Todd believes Ogata saved his life when he prevented a Japanese man resisting capture from throwing a hand grenade at him.

"Ogata jumped on him and convinced him that we were there to help," Todd said.

Todd had Ogata's full name and address on a note, but has since lost the note. The day his regiment moved out was the last time he saw Ogata. If he could see him again, he "would want to hug him hard. I don't think there's anything I could say to him.”

"Ogata was a very educated and honorable Japanese soldier," Todd said.

When they met, Ogata said he didn't want to return to Japan because he'd dishonored his family by being captured.

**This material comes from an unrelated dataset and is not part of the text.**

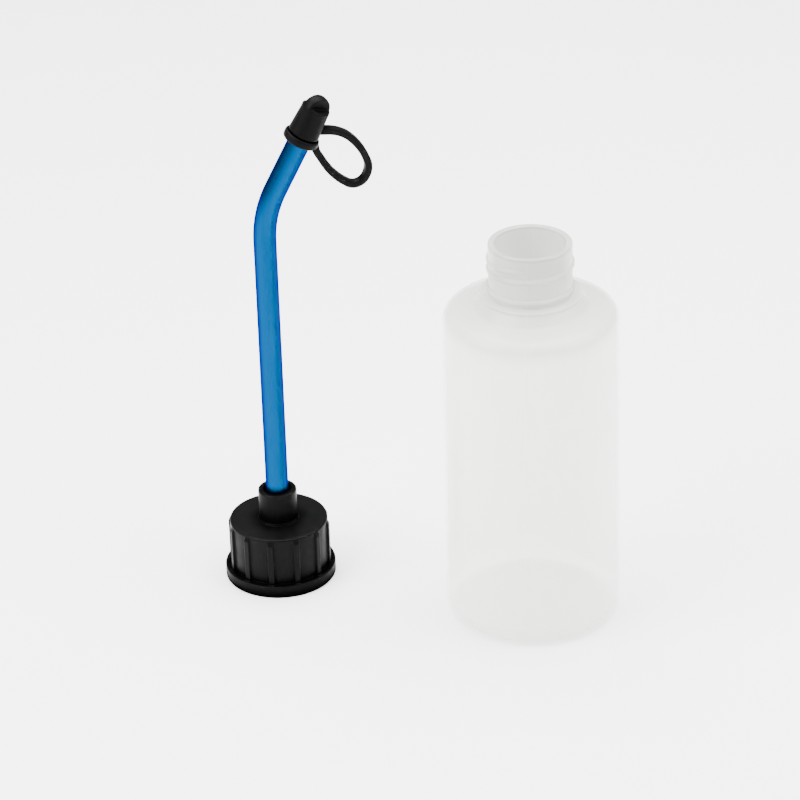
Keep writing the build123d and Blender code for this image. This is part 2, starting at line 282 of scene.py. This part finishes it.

"To me, he was not an enemy and was not a disgrace to his race."

On Jan. 11, 1945, they went on to assault the Philippines’ Luzon, where they were heavily engaged, fighting many battles until opposition lessened in May of 1945.

Todd was discharged May 25, 1945, three months before the war's end and after 40 months of serving overseas. The day before his discharge, he learned his brother, Robert, had been killed in action. Sgt. Robert L. Todd had served as a gunner in a B-17 in the European Theater. Todd’s brother-in-law, Robert Downing, was shot down in a B-17 over Germany and was a prisoner of war for more than a year, until he was rescued after the war.

Post-WWII life was difficult for Todd at first.

"I didn't know what to do with myself," he said. "I was a ship without a rudder."

He knew he wanted to become a mechanical engineer, so, in 1946 he enrolled at the University of Arizona, where he was among the first group of WWII veterans. He received his degree in engineering in 1957 and worked for various entities, including Douglas Aircraft Co. in Long Beach, Calif, (later known as McDonnel Douglas), Aerojet General, North American Aviation and United Electrodynamics.

Todd, married Helen Mancillas, in 1947. Together they had four children before divorcing in 1965. A second marriage, to Ana Lavin, ended in divorce in 1985.

At the time of his interview, Todd lived in Coloni¬a Industria in Magdalena de Kino, Sonora, Mexico, and still met with other Bushmasters annually. The regiment's last reunion was in 2005.

Mr. Todd was interviewed in Phoenix, Arizona, on September 11, 2001, by William R. Todd-Mancillas.